10. Last and most- formal attention to ethics in the workplace is the right thing to do.
One Description of a Highly Ethical Organization
Mark Pastin, in The Hard Problems of Management: Gaining the Ethics Edge (Jossey-Bass, 1986), provides the following four principles for highly ethical organizations:
1. They are at ease interacting with diverse internal and external stakeholder groups. The ground rules of these firms make the good of these stakeholder groups part of the organizations’ own good.
2. They are obsessed with fairness. Their ground rules emphasize that the other persons’ interests’ count as much as their own.
3. Responsibility is individual rather than collective, with individuals assuming personal responsibility for actions of the organization. These organizations’ ground rules mandate that individuals are responsible to themselves.
4. They see their activities in terms of purpose. This purpose is a way of operating that members of the organization highly value. And purpose ties the organization to its environment.
Doug Wallace asserts the following characteristics of a high integrity organization:
1. There exists a clear vision and picture of integrity throughout the organization.
2. The vision is owned and embodied by top management, over time.
3. The reward system is aligned with the vision of integrity.
4. Policies and practices of the organization are aligned with the vision; no mixed messages.
5. It is understood that every significant management decision has ethical value dimensions.
6. Everyone is expected to work through conflicting-stakeholder value perspectives.
Ethics Management Programs: An Overview
About Ethics Management Programs
Organizations can manage ethics in their workplaces by establishing an ethics management program. Brian Schrag, Executive Secretary of the Association for Practical and Professional Ethics, clarifies. “Typically, ethics programs convey corporate values, often using codes and policies to guide decisions and behavior, and can include extensive training and evaluating, depending on the organization. They provide guidance in ethical dilemmas.” Rarely are two programs alike
“All organizations have ethics programs, but most do not know that they do,” wrote business ethics Professor Stephen Brenner in the Journal of Business Ethics (1992, V11, pp. 391-399). “A corporate ethics program is made up of values, policies and activities which impact the propriety of organization behaviors.”
Bob Dunn, President and CEO of San Francisco-based Business for Social Responsibility, adds: “Balancing competing values and reconciling them is a basic purpose of an ethics management program.
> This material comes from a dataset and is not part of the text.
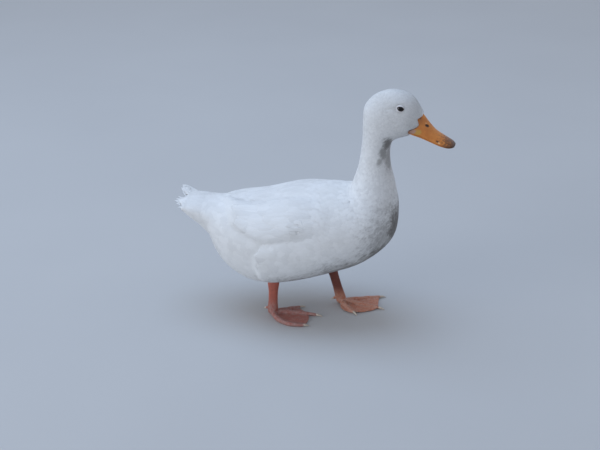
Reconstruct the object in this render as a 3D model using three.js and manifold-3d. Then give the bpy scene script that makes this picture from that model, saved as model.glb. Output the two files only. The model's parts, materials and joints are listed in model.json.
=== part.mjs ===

Business people need more practical tools and information to understand their values and how to manage them.”
8 Guidelines for Managing Ethics in the Workplace
The following guidelines ensure the ethics management program is operated in a meaningful fashion:
1. Recognize that managing ethics is a process.
Ethics is a matter of values and associated behaviors. Values are discerned through the process of ongoing reflection. Therefore, ethics programs may seem more process-oriented than most management practices. Managers tend to be skeptical of process-oriented activities, and instead prefer processes focused on deliverables with measurements. However, experienced managers realize that the deliverables of standard management practices (planning, organizing, motivating, controlling) are only tangible representations of very process-oriented practices. For example, the process of strategic planning is much more important than the plan produced by the process. The same is true for ethics management. Ethics programs do produce deliverables, e.g., codes, policies and procedures, budget items, meeting minutes, authorization forms, newsletters, etc. However, the most important aspect from an ethics management program is the process of reflection and dialogue that produces these deliverables.
2. The bottom line of an ethics program is accomplishing preferred behaviors in the workplace.
As with any management practice, the most important outcome is behaviors preferred by the organization. The best of ethical values and intentions are relatively meaningless unless they generate fair and just behaviors in the workplace. That’s why practices that generate lists of ethical values, or codes of ethics, must also generate policies, procedures and training that translate those values to appropriate behaviors.
3. The best way to handle ethical dilemmas is to avoid their occurrence in the first place.
That’s why practices such as developing codes of ethics and codes of conduct are so important. Their development sensitizes employees to ethical considerations and minimizes the chances of unethical behavior occurring in the first place.
4. Make ethics decisions in groups, and make decisions public, as appropriate.
This usually produces better quality decisions by including diverse interests and perspectives, and increases the credibility of the decision process and outcome by reducing suspicion of unfair bias.
5. Integrate ethics management with other management practices.
When developing the values statement during strategic planning, include ethical values preferred in the workplace. When developing personnel policies, reflect on what ethical values you’d like to be most prominent in the organization’s culture and then design policies to produce these behaviors.
6. Use cross-functional teams when developing and implementing the ethics management program.
It’s vital that the organization’s employees feel a sense of participation and ownership in the program if they are to adhere to its ethical values. Therefore, include employees in developing and operating the program.
7. Value forgiveness
This may sound rather religious or preachy to some, but it’s probably the most important component of any management practice. An ethics management program may at first actually increase the number of ethical issues to be dealt with because people are more sensitive to their occurrence. Consequently, there may be more occasions to address people’s unethical behavior. The most important ingredient for remaining ethical is trying to be ethical. Therefore, help people recognize and address their mistakes and then support them to continue to try operating ethically.
8. Note that trying to operate ethically and making a few mistakes is better than not trying at all.
Some organizations have become widely known as operating in a highly ethical manner, e.g., Ben and Jerrys, Johnson and Johnson, Aveda, Hewlett Packard, etc. Unfortunately, it seems that when an organization achieves this strong public image, some business ethics writers place it on a pedestal. All organizations are comprised of people and people are not perfect. However, when a mistake is made by any of these organizations, the organization has a long way to fall. In our increasingly critical society, these organizations are accused of being hypocritical and social critics soon pillory them. Consequently, some leaders may fear sticking their necks out publicly to announce an ethics management program. This is extremely unfortunate.
It’s the trying that counts and brings peace of mind – not achieving a heroic status in a society.